# Clean as a whistle!



## bkmk5 (Feb 19, 2008)

So I finally got around to claying and waxing my car! I actually took a sick day yesterday to do so!
Here are some pics! Enjoy.


----------



## The Otherside (Jun 30, 2009)

Cant see at work... Subscribed!


----------



## chicagofan00 (Feb 10, 2008)

Looks fantastic bkmk5! :thumbup:


----------



## BIMMERUSAM5 (May 20, 2007)

chicagofan00 said:


> Looks fantastic bkmk5! :thumbup:


+1

What product did you use to clay and wax your car?


----------



## hts (Dec 19, 2001)

nice. *huge* fan of the 3er over here.


----------



## bkmk5 (Feb 19, 2008)

bimmerusam3 said:


> +1
> 
> What product did you use to clay and wax your car?

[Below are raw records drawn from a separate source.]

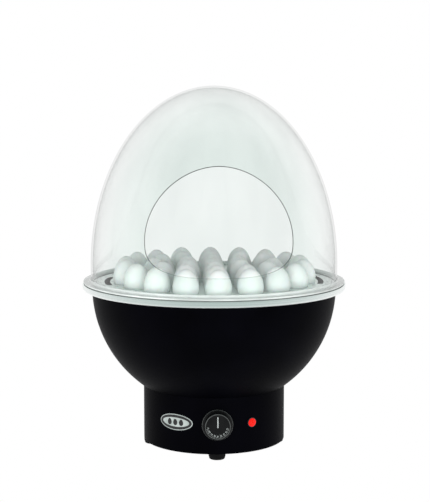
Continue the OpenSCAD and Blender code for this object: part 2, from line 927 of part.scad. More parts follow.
module gland_locknut() {
    color([0.12, 0.12, 0.12]) on_base(180, gland_z, -shell_wall - 1.3 - gland_nut_h)
        nut(gland_nut_r, gland_thread_r, gland_nut_h);
}

// Wires run on hand-placed routes between their terminals
module wire(route, paint, side = [0, 0, 1]) {
    color(paint) tube(curve(route, 6), wire_r, wire_sides, side);
}

module live_wire() {
    wire([
        [-pole_pitch, 44, 23], [-pole_pitch, 30, 23], [-24, 0, 27], [-22, -40, 42],
        [-12, -66, 58], [-9, -76, control_z], [-9, -80, control_z]
    ], [0.4, 0.22, 0.1]);
}

module switched_wire() {
    wire([
        [9, -80, control_z], [9, -72, control_z], [14, -56, 70], [34, -10, 95],
        [46, 50, 130], [47.5, 80, 160], [47.5, 82.3, 172], [47.5, 82.3, element_leg_z - 1]
    ], [0.5, 0.26, 0.12], [1, 0, 0]);
}

module neutral_wire() {
    wire([
        [0, 44, 23], [0, 32, 23], [-14, 24, 34], [-40, 40, 70], [-48, 66, 120],
        [-47.5, 80, 160], [-47.5, 82.3, 172], [-47.5, 82.3, element_leg_z - 1]
    ], [0.12, 0.25, 0.6], [1, 0, 0]);
}

module earth_wire() {
    wire([
        [pole_pitch, 44, 23], [pole_pitch, 34, 23], [24, 22, 26], [38, 22, 25],
        [earth_x - 6.5, earth_y, 22]
    ], [0.3, 0.6, 0.2]);
}

module lamp_leads() {
    tail_r = base_r - lamp_barrel_l - 11;
    near = [tail_r * sin(lamp_angle), -tail_r * cos(lamp_angle), control_z];
    across = [cos(lamp_angle), sin(lamp_angle), 0];
    for (side = [-1, 1]) wire([
        near + 3 * side * across, near + 3 * side * across + [-4, 7, 0], near + [-8, 22, -8 + 4 * side],
        [16 + 5 * side, -20, 38], [4 + 5 * side, 30, 27], [4 + 4 * side, 42, 38]
    ], side < 0 ? [0.12, 0.25, 0.6] : [0.4, 0.22, 0.1]);
}

dome();
dome_seal();
rim_ring();
egg_tray();
eggs();
bowl();
water_pan();
pan_gasket();
heating_element();
element_seals();
element_nuts();
thermostat_bulb();
bulb_clips();
bulb_gland();
thermal_cutout();
cutout_screws();
bowl_bolts();
bowl_nuts();
base_shell();
bottom_plate();
bottom_plate_screws();
feet();
foot_screws();
foot_nuts();
knob();
knob_pointer();
thermostat_shaft();
thermostat_body();
thermostat_nut();
lamp_lens();
lamp_body();
lamp_nut();
badge_plate();
badge_band();
badge_emblem();
terminal_block();
terminal_screws();
earth_stud();
earth_nut();
cable_gland();
gland_cap();
gland_seal();
gland_locknut();
live_wire();
switched_wire();
neutral_wire();
earth_wire();
lamp_leads();
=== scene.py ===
import json
import math
import random

import bmesh
import bpy
import numpy as np
from mathutils import Matrix, Vector


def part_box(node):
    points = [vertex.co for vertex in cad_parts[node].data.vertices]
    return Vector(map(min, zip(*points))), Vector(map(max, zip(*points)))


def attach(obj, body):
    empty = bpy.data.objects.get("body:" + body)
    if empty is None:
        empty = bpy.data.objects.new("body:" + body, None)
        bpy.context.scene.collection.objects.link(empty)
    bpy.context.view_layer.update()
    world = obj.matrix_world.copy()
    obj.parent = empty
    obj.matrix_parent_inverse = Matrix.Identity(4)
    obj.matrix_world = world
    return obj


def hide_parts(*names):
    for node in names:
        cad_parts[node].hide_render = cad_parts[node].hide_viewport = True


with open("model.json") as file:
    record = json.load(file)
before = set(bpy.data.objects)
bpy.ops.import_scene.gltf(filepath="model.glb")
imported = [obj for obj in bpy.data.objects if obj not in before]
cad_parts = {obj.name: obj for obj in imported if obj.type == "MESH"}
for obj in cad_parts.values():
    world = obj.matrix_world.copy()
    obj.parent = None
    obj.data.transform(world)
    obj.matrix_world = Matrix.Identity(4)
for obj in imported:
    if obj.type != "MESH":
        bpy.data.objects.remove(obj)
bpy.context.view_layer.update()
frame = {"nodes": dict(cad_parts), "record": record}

NODES = frame["nodes"]
MM = 0.001              # metres in a millimetre
WELD = 1e-6             # points nearer than this, in metres, are one


# ---------- places, from the CAD nodes, in millimetres ----------

def corners(node):
    """Lowest and highest corner of a CAD node."""
    low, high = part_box(node)
    return low / MM, high / MM


RIM_LOW, RIM_HIGH = corners("rim_ring")
DOME_LOW, DOME_HIGH = corners("dome")
EGG_LOW, EGG_HIGH = corners("eggs")
KNOB_LOW, KNOB_HIGH = corners("knob")
CAP_LOW, CAP_HIGH = corners("gland_cap")

BASE_R = corners("base_shell")[1].x
TRAY_TOP = corners("egg_tray")[1].z
CONTROL_Z = (KNOB_LOW.z + KNOB_HIGH.z) / 2
KNOB_DEPTH = -BASE_R - KNOB_LOW.y
GLAND_Z = (CAP_LOW.z + CAP_HIGH.z) / 2
LAMP_ANGLE = 28         # round the base from the front, in degrees to the right
LENS_R = 7
BADGE_ANGLE = -34.5

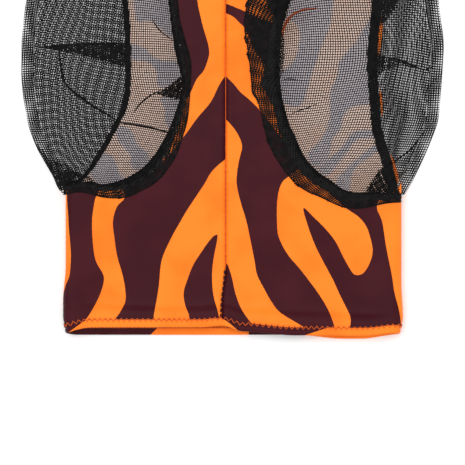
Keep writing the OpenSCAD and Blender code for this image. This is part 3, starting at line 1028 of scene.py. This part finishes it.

Thanks! Used Meguiars claying kit. I've had success with it before on my GTI. The BMW looks simply amazing! I then used the Meguiars Deep Crystal System wax.


----------



## Solidjake (May 10, 2007)

Very nice Dave 

What camera is that?

and here is a sig to use!


----------



## bkmk5 (Feb 19, 2008)

Solidjake said:


> Very nice Dave
> 
> What camera is that?


Thanks! Nikon D90, kit lens 18-105mm


----------



## Solidjake (May 10, 2007)

Damn, nice ass camera. I updated my post, look up


----------



## bkmk5 (Feb 19, 2008)

Solidjake said:


> Damn, nice ass camera. I updated my post, look up


Thanks sir!


----------



## BMW_GAL (Apr 7, 2009)

Awesome pictures to go along with a great car


----------